Esse trabalho foi muito desafiador para mim. Antes de começá-lo, pesquisei exaustivamente várias estampas de camisas havaianas. Estudei muito para entender a estrutura, como acontece a repetição, quais os elementos de fundo, quais os de primeiro plano, como simulam a perspectiva… Ao contrário do que muita gente pensa, o desenvolvimento de estamparia não é e não pode ser estático. Não é simplesmente sentar e desenhar qualquer coisa, é minha responsabilidade fazer o melhor trabalho para um dos melhores designers do país.
Ilustrações de Albino Papa para o desfile de Verão 2013 de Alexandre Herchcovitch ©Reprodução
E como é trabalhar com Herchcovitch em um processo tão específico?

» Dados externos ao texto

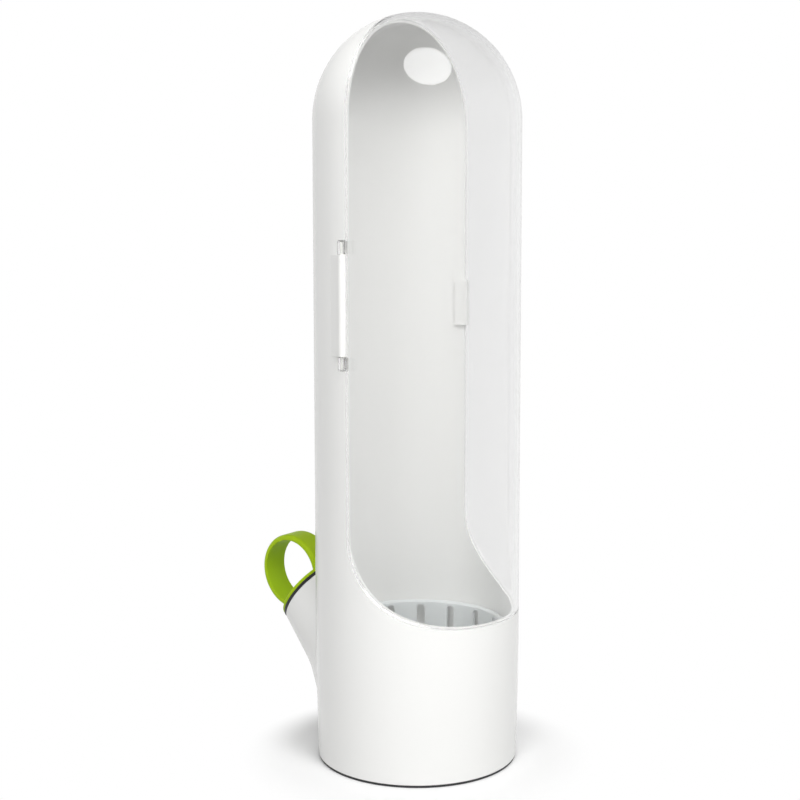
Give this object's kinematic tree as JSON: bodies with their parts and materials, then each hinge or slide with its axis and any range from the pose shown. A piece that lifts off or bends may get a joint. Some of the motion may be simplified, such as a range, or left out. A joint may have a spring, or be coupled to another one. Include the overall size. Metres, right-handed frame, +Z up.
{
  "type": "herb keeper",
  "caption": "Upright domed keeper with a clear hinged front cover, a lift-out perforated basket in its water cup and a filling spout closed by a ring-pull stopper.",
  "frame": {"origin": "centre of the base's flat underside, on the tube's axis", "axes": "+Z up along the tube, -Y towards the clear window, +Y towards the spout, X across the window with the hinge at -X"},
  "size_m": [0.073, 0.1061, 0.259],
  "materials": {
    "white_abs": "polished moulded",
    "clear_san": "clear polished moulded",
    "acetal_pin": "extruded rod",
    "white_abs_cap": "moulded",
    "seal_rubber": "moulded",
    "pad_rubber": "matt moulded",
    "frosted_pp": "frosted translucent",
    "lime_silicone": "satin moulded",
    "gasket_rubber": "moulded"
  },
  "bodies": {
    "body": {"housing": "white_abs", "filler_spout": "white_abs", "base_cap": "white_abs_cap", "base_seal": "seal_rubber", "base_pad": "pad_rubber", "hinge_pin": "acetal_pin"},
    "cover": {"front_cover": "clear_san"},
    "stopper": {"stopper": "lime_silicone", "stopper_gasket": "gasket_rubber"},
    "basket": {"inner_basket": "frosted_pp"}
  },
  "joints": [
    {"name": "cover_hinge", "type": "hinge", "parent": "body", "child": "cover", "pos_m": [-0.0354, 0.0045, 0.1602], "axis": [0, 0, -1], "range_deg": [0, 115]},
    {"name": "stopper_pull", "type": "slide", "parent": "body", "child": "stopper", "axis": [0, 0.7944, 0.6074], "range_m": [0, 0.045]},
    {"name": "basket_lift", "type": "slide", "parent": "body", "child": "basket", "axis": [0, 0, 1], "range_m": [0, 0.075]}
  ]
}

Depois da edição de Verão 2013 do SPFW, o Alê me passou outro job mais complexo ainda: a estamparia do prêt-à-porter feminino do Inverno 2013. Ele chegou em casa com uns livros da artista Margaret Mee e uns outros de fotografia de flores exóticas e disse: “Eu quero flores lindas, mas com uma cara meio sombria, uma coisa Margaret Mee from Hell”. Daí pensei: como fazer aquarelas digitais se eu nem aprendi a manipular com precisão aquarelas de verdade? Aquarela é uma das técnicas mais difíceis de pintura. Então fui novamente pesquisar para aprender quais os fundamentos da aquarela artística e aplicá-los na aquarela digital. Esse trabalho demorou muito tempo. O desenho em si começou com uma flor isolada, que se transformava em cachos, que formavam agrupamentos de cachos e, por último, a montagem no quadro de cada estampa. Era orgânico e a repetição deveria também ser orgânica e imperceptível. Nesse trabalho aprendi uma característica do Alê: quando ele gosta muito, ele retorna de cara falando que tá lindo. Se passou um dia e ele não respondeu, pode sentar e recomeçar o trabalho, pois não está bom. O Alexandre é extremamente objetivo, prático e sabe muito bem o que quer.
Ilustração de Albino Papa para o Inverno 2013 de Alexandre Herchcovitch ©Divulgação
Ilustração de Albino Papa para o Inverno 2013 de Alexandre Herchcovitch ©Divulgação
Ilustração de Albino Papa para o Inverno 2013 de Alexandre Herchcovitch ©Divulgação
Em que você pensa quando desenha?
Uma vez ouvi por aí um provérbio oriental que dizia, “se você quer pintar o bambu, que você seja o bambu”. Antes de realizar qualquer empreitada, eu preciso realmente entender a dimensão daquilo a ser desenvolvido. Não é mecânico. Tenho que aprender com o trabalho, caso contrário, não vejo sentido. Desenvolvo sempre com a responsabilidade e o objetivo de que tudo o que desenho não tenha sido visto antes em lugar nenhum. Nesse sentido, é sempre um desafio e um prazer fazer o que faço.
Em que está trabalhando atualmente?
Estou desenvolvendo estamparia localizada pras outras linhas do Alexandre, além de criar também para MCD. Recentemente fiz uma parceria com o Marcelo Rosenbaum que vai chegar aos supermercados em breve. Agora no final do ano volto para Belo Horizonte para dirigir as campanhas dos meus clientes locais.